I wasn’t planning to write today. I actually told myself I’d take a break. But something about this moment feels different. It’s not just the end of a campaign I’ve been following. It feels like the end of a phase… or maybe the beginning of a more uncomfortable way of thinking.

I’ve been watching this space for a while now, and if I’m being honest, I keep seeing the same patterns repeat. Hype builds, attention spikes, prices run, then everything cools down. Then it starts again. It’s almost rhythmic. Predictable in a strange way. And sometimes, when I step back, I can’t help but feel like we’re not really building systems… we’re building loops. Small, self-contained cycles designed to hold attention just long enough.
There are moments when it genuinely feels less like infrastructure and more like a casino. That thought doesn’t sit well with me, but it keeps coming back.
And then, every once in a while, something slightly different shows up. Not loud. Not overly polished. Just… different enough to make me pause.
That’s how I came across $SIGN.
At first, I didn’t take it too seriously. I’ve seen enough projects wrap themselves in big words like “sovereign infrastructure” to know that narratives can be powerful, sometimes more powerful than the tech itself. So yeah, I was skeptical. But curiosity got the better of me, and I decided to look a little deeper.
What I found was interesting. Not perfect, not fully convincing, but definitely worth thinking about.

From what I understand, Sign is trying to tackle a very specific kind of problem. Not the abstract, philosophical idea of trust that we often talk about in crypto, but something more practical. Something like… “prove something once, without exposing everything, and be able to use that proof again.”
That idea sounds simple when you say it out loud. Almost obvious. But when I thought about how things actually work today, it started to click.
Right now, we repeat ourselves constantly. We verify the same identity across different platforms. We submit the same data again and again. Every system wants its own version of the truth. And we’ve just accepted that as normal.
Sign comes in with a different approach. I see it as them saying, “Attest once… and carry it with you.”
A credential gets issued. A validator confirms it. And then, instead of starting from scratch every time, that same credential can be reused across multiple applications.

From a technical point of view, I get the appeal. It reduces friction. Cuts down latency. Lowers costs. It feels cleaner. More efficient.
But the more I sat with it, the more a small doubt started forming in the back of my mind.
Because reality isn’t static.
A credential might represent something true at a specific moment. But people change. Context shifts. Situations evolve. What’s valid today might not be relevant tomorrow.
So I keep wondering… is the system only checking if something is valid, or is it capable of understanding whether it’s still meaningful?
That’s where things get a bit uncomfortable for me.
The architecture itself is elegant. I actually like how clearly it’s structured. There’s issuance, then validation, then usage. It’s neat. Logical. Easy to follow.
But life doesn’t really work in neat layers like that.
What happens if a validator is slow? Or if two platforms interpret the same credential differently? What if something is technically valid but practically outdated?
I don’t think those failures would show up immediately.
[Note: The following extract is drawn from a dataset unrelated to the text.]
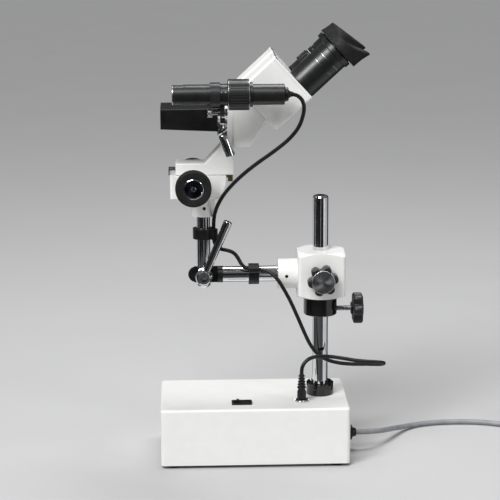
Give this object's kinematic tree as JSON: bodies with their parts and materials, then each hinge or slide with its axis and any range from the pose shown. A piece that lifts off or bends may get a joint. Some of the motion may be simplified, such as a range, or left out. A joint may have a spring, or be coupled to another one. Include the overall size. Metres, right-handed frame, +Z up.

It wouldn’t be a dramatic collapse. It would be quieter than that. A slow drift. A mismatch between what the system believes and what reality actually is.
And then there’s governance, which honestly might be the most important piece.
If you’re building something that calls itself “sovereign infrastructure,” then control becomes a real question. Who defines what counts as valid proof? Who sets the standards? And what happens when external forces get involved?
If a government or authority demands that a certain identity be revoked, does the system resist that? Or does it comply?
I don’t think technology alone can answer that. It wants to stay neutral, but the moment it interacts with the real world, neutrality becomes complicated.
Then there’s the market side of things, which I can’t ignore.
After its token launch back in April 2025, $SIGN followed a pattern I’ve seen many times before. Initial excitement, a strong price push, then a sharp correction. The numbers were intense. A rapid climb to its peak, followed by a steep drop in a very short time.
At first glance, it looks brutal. But in this space, it’s almost normal.
What caught my attention more was the recovery afterward. That bounce suggests there’s still some level of belief. People haven’t completely walked away.
At the same time, the gap between market cap and fully diluted valuation is hard to ignore. It tells me that future supply could create pressure. And no matter how strong the idea is, token dynamics always find a way to matter.
Still, what stayed with me the most throughout all of this wasn’t the price action or even the architecture. It was the feeling that this project isn’t trying to impress instantly. It doesn’t shout. It doesn’t overwhelm you with hype.
Instead, it quietly pulls you into a question.
Are we actually solving problems, or are we just reorganizing them?
We often say that blockchain removes friction. But lately, I’ve started to wonder if we’re just moving that friction somewhere less visible. Somewhere harder to measure.
Maybe that’s why this doesn’t feel like an ending to me.
If anything, it feels like the point where the real questions begin.

Can something like this scale without losing accuracy?
Can different systems stay aligned over time?
Can a proof remain meaningful when the world it represents keeps changing?
And the one question I keep coming back to, again and again…
Am I looking at a system that truly makes trust portable… or just one that structures it in a cleaner, more convincing way?